Asian shares mostly sink on jitters after US bank failure
TOKYO (AP) — Asian shares mostly fell Monday, shaken by a Wall Street tumble that set off worries the biggest United States bank failure in nearly 15 years might have ripple effects around the world.
But the falls were relatively subdued because of reassurances from U.S. officials that financial shocks would be mitigated.
Japan’s benchmark Nikkei 225 slipped 1.6% to 27,685.86 in morning trading. Australia’s S&P/ASX 200 lost 0.3% to 7,125.90. South Korea’s Kospi shed 0.4% to 2,385.25.
Hong Kong’s Hang Seng rose 1.4% to 19,594.07. The Shanghai Composite rose 0.3% to 3,238.98, as Chinese shares tracked a gain in U.S. futures. Dow futures were up 1.1% at 32,516.00. S&P 500 futures rose 1.4% to 3,952.50.
The recent developments in Chinese politics have also worked as a stabilizing factor. Major posts, including the governor of the Bank of China, as well as other political leaders, were announced, signaling a continuation of policy.
Before trading began in Asia, the U.S. Treasury Department, Federal Reserve and FDIC said Sunday that all Silicon Valley Bank clients will be protected and have access to their funds and announced steps designed to protect the bank’s customers and prevent more bank runs.
Regulators closed Silicon Valley Bank on Friday amid a run on the bank, which was the second-largest U.S. bank failure, behind the 2008 failure of Washington Mutual. They also announced Sunday that New York-based Signature Bank was being seized after it became the third-largest bank failure in U.S. history.
Following two bank failures, worries about financial stability and liquidity concerns were dominating the market landscape, said Stephen Innes, managing partner at SPI Asset Management in Hong Kong.
He said traders made nervous by the weekend’s news could create “a ready-aim-fire Monday open.”
“With the market likely headed for a more turbulent period with US inflation on a collision course with Bank ‘theater of tragedy,’ now is probably not the best time for investor euphoria,” Innes said.
But the sense that U.S. authorities were taking some steps to limit “the contagion effect” had somewhat of a calming effect, although “markets remain skittish” in Asia, said Venkateswaran Lavanya at Mizuho Bank.
Shares had tanked Friday on Wall Street, with the S&P 500 dropping 1.4% to cap its worst week since September.
The Dow Jones Industrial Average fell 345 points, or 1.1%, while the Nasdaq composite sank 1.8%. The S&P 500 fell 56.73 points to 3,861.59. The Dow lost 345.22 to 31,909.64, and the Nasdaq dropped 199.47 to 11,138.89.
Some of the sharpest drops on Wall Street last week came from the financial industry.
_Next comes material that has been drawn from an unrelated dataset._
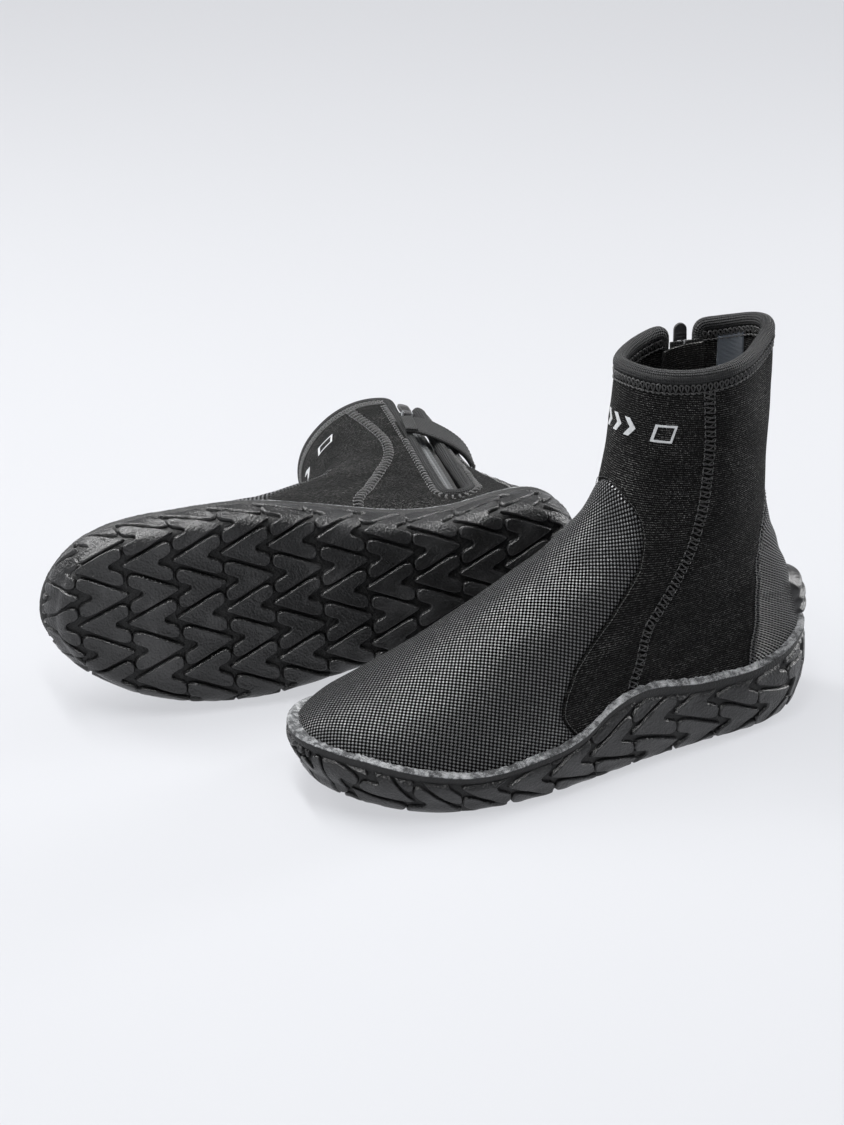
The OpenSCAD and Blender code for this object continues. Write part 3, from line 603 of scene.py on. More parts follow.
def rows(za, zb, step, ea=True, eb=True, extra=()):
    n = max(2, int(round((zb - za) / step)))
    z = list(np.linspace(za, zb, n + 1)) + list(extra)
    for e, base, sg in ((ea, za, 1), (eb, zb, -1)):
        if e: z += [base + sg * x for x in (.35, .8, 1.4)]
    z = sorted(z); o = [z[0]]
    for x in z[1:]:
        if x - o[-1] > .12: o.append(x)
    return np.array(o)


RIDGE_Z = np.linspace(9, 150, 300)


def drape_uv(p):
    """Cloth coordinates of the front patch: v along the foot's ridge, u round it."""
    d = np.array([-.82, .572]); e = np.array([.572, .82])
    r = P(1, 0.0, RIDGE_Z)
    tr, qr = r[:, 1] * d[0] + r[:, 2] * d[1], r[:, 1] * e[0] + r[:, 2] * e[1]
    o = np.argsort(tr)
    t = p[..., 1] * d[0] + p[..., 2] * d[1]
    q = p[..., 1] * e[0] + p[..., 2] * e[1]
    g = np.maximum(np.interp(t, tr[o], qr[o]) - q, 0)
    u = np.sign(p[..., 0]) * np.sqrt(p[..., 0] ** 2 + g ** 2) * 1.06
    return np.stack([u, t], -1)


def flat_uv(s, f, z, p):
    """Arc length round the boot from the middle of the outer side, and height."""
    ref = np.linspace(-180, 540, 721)
    out = np.empty(np.shape(f))
    for i in range(len(z)):
        q = P(s, wrap(np.where(ref > 180, ref - 360, ref)), z[i])
        L = np.concatenate([[0], np.cumsum(np.linalg.norm(np.diff(q, axis=0), axis=1))])
        out[i] = np.interp(f[i], ref, L) - np.interp(0, ref, L)
    return np.stack([out, np.broadcast_to(p[..., 2], out.shape)], -1)


def sewn(s, name, Z, F, mat, node, mask=None, t=5.0, drape=False, o=0.0, body="boot"):
    F = np.asarray(F)
    zz = Z[:, None] + 0 * F
    base = SR(s, F, zz)
    d = near(base, SEAMS[s])
    dep = -1.35 * np.exp(-(d / .95) ** 2) - .42 * np.exp(-(d / 3.2) ** 2)
    A = base + nrm(s, F, zz) * (dep + o)[..., None]
    B = S(s, F, zz, -t)
    v, f, used = shell(A, B, mask)
    uv = drape_uv(base) if drape else flat_uv(s, F, Z, base)
    uv = np.concatenate([uv.reshape(-1, 2), uv.reshape(-1, 2)])[used]
    return build(f"{SIDE[s]}_{name}", s, v, f, body, mat, (node,), uv)


SEAMS = {}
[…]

First Republic Bank tumbled 14.8%, while Charles Schwab lost another 11.7% after dropping 12.8% Thursday. Larger banks, which have been stress-tested by regulators following the 2008 financial crisis, held up better. JPMorgan Chase rose 2.5%.
In Tokyo trading, banking issues were sold, with MUFG Bank falling nearly 4%, echoing such falls on Wall Street. Shares in Mitsui Sumitomo Financial Group dipped 4.7% in morning trading.
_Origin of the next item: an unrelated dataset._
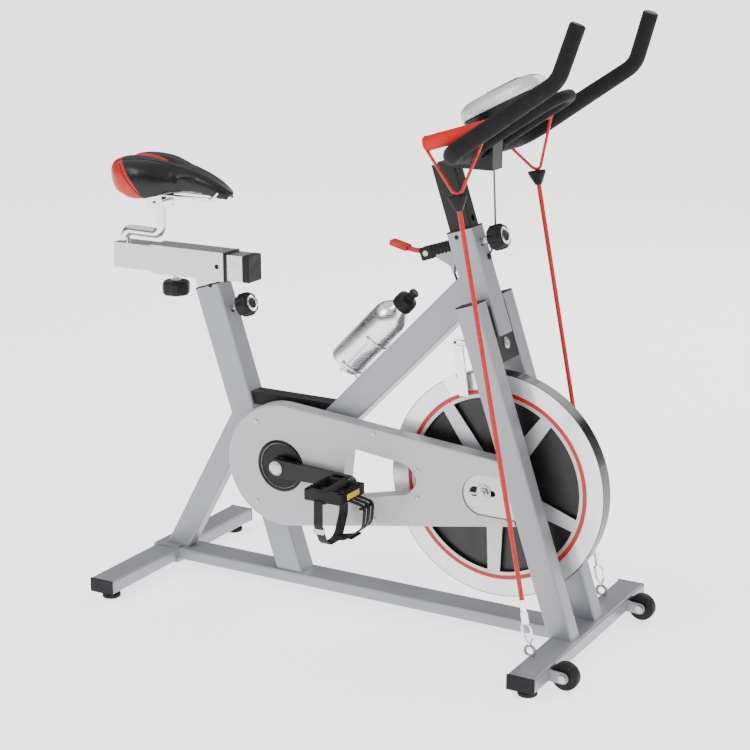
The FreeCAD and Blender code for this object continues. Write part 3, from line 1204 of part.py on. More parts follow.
# ---------------------------------------------------------------- checks and export
doc.recompute()
for item in doc.Objects:
    if "Invalid" in item.State or "Error" in item.State:
        raise RuntimeError(f"{item.Name} failed: {item.State}")
labels = [node.Label for node in nodes]
if len(labels) != len(set(labels)):
    raise RuntimeError("two nodes share a label")
os.makedirs("parts", exist_ok=True)
for node in nodes:
    shape = node.Shape
    if shape.isNull() or not shape.isValid() or not shape.Solids:
        raise RuntimeError(f"{node.Label} has no valid solid")
    shape.exportStep(f"parts/{node.Label}.step")
    print(node.Label, len(shape.Solids), round(shape.Volume / 1000, 1))
print("nodes:", len(nodes))


def cord_length(points, bends):
    """Length of straight runs joined by tangent arcs."""
    length = sum((after - before).Length for before, after in zip(points, points[1:]))
    for before, here, after, bend in zip(points, points[1:], points[2:], bends):
        turn = (here - before).getAngle(after - here)
        length += bend * (turn - 2 * math.tan(turn / 2))
    return length


for label, points, bends, radius in cords:
    volume = sum(node.Shape.Volume for node in nodes if node.Label == label)
    length = cord_length(points, bends)
    share = volume / (math.pi * radius ** 2 * length)
    print(label, "bend radii", bends, "length", round(length, 1), "volume over section x length", round(share, 4))
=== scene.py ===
# Indoor spin bike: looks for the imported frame. Metres, +X forward, +Y to the rider's left, +Z up.
import json
from math import copysign, cos, exp, pi, radians, sin, tan

import bmesh
import bpy
from mathutils import Matrix, Vector
from mathutils.bvhtree import BVHTree


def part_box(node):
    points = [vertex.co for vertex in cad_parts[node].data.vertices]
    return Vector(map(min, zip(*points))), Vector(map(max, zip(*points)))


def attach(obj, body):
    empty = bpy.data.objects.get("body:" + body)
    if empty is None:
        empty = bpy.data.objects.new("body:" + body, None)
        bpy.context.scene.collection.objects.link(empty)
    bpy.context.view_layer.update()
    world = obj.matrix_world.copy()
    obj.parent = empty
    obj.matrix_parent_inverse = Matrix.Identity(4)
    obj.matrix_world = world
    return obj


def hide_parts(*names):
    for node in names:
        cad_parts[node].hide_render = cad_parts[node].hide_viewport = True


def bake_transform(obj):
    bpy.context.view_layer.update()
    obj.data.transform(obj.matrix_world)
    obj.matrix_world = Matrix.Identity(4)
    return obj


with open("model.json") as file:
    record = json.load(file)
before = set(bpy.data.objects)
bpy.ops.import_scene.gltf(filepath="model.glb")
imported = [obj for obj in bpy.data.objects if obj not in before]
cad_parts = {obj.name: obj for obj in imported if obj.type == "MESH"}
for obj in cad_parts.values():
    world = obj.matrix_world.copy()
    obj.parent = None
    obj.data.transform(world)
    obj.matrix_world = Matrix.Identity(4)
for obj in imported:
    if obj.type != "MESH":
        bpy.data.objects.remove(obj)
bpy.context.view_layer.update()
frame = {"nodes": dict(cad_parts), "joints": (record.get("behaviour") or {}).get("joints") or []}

MM = 0.001
UP = Vector((0, 0, 1))
SIDE = Vector((0, 1, 0))
FORWARD = Vector((1, 0, 0))
JOINTS = {joint["name"]: joint for joint in frame["joints"]}


def pivot_of(joint):
    return Vector(JOINTS[joint]["pos_m"])


def axis_of(joint):
    return Vector(JOINTS[joint]["axis"])


CRANK = pivot_of("crank_spin")
AXLE = pivot_of("flywheel_spin")
CLAMP = pivot_of("saddle_tilt")
LEVER = pivot_of("brake_lever_press")
BAR_RADIUS = 16.5 * MM
bar_low = Vector(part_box("handlebar")[0])
BAR = Vector((bar_low.x + BAR_RADIUS, 0, bar_low.z + BAR_RADIUS))   # centre of the rear cross tube
BAR_HALF = 172 * MM
HEAD_UP = axis_of("handlebar_height")
HEAD_AHEAD = Vector((HEAD_UP.z, 0, -HEAD_UP.x))
HEAD_TOP = BAR - Vector((43.6, 0, 158.8)) * MM
HEAD_HALF = 28 * MM                           # half the head tube's depth
SEAT_UP = axis_of("seat_height")
SEAT_AHEAD = Vector((SEAT_UP.z, 0, -SEAT_UP.x))
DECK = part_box("front_stabilizer")[1][2]
RIDER_SIDES = (("right", -1), ("left", 1))
BAND_RADIUS = 4.5 * MM
CLIP_LENGTH = 92 * MM                         # from a band's eye to the start of its tube
STRAP_RADIUS = 3 * MM
LEAD_RADIUS = 2 * MM
CONSOLE_TILT = 27                             # degrees up towards the front
GRIP_TILT = 17
CAGE_ROD = 2.6 * MM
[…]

Worries were growing recently that interest rates are set to go higher than expected after the Fed Reserve said it could reaccelerate the size of its rate hikes. The Fed is focusing on wage growth in particular in its fight against inflation. It worries too-high gains could cause a vicious cycle that worsens inflation.
Traders now largely expect the Fed to stick with a modest 0.25 point hike. Last month, the Fed slowed to that pace after earlier hiking by 0.50 and 0.75 points. The Fed has already raised rates at the fastest pace in decades and made other moves to reverse its tremendous support for the economy during the pandemic.
In energy trading, benchmark U.S. crude lost 26 cents to $76.42 a barrel. Brent crude, the international standard, fell 35 cents to $82.43 a barrel.
In currency trading, the U.S. dollar fell to 134.40 Japanese yen from 134.96 yen. The euro cost $1.0694, up from $1.0643.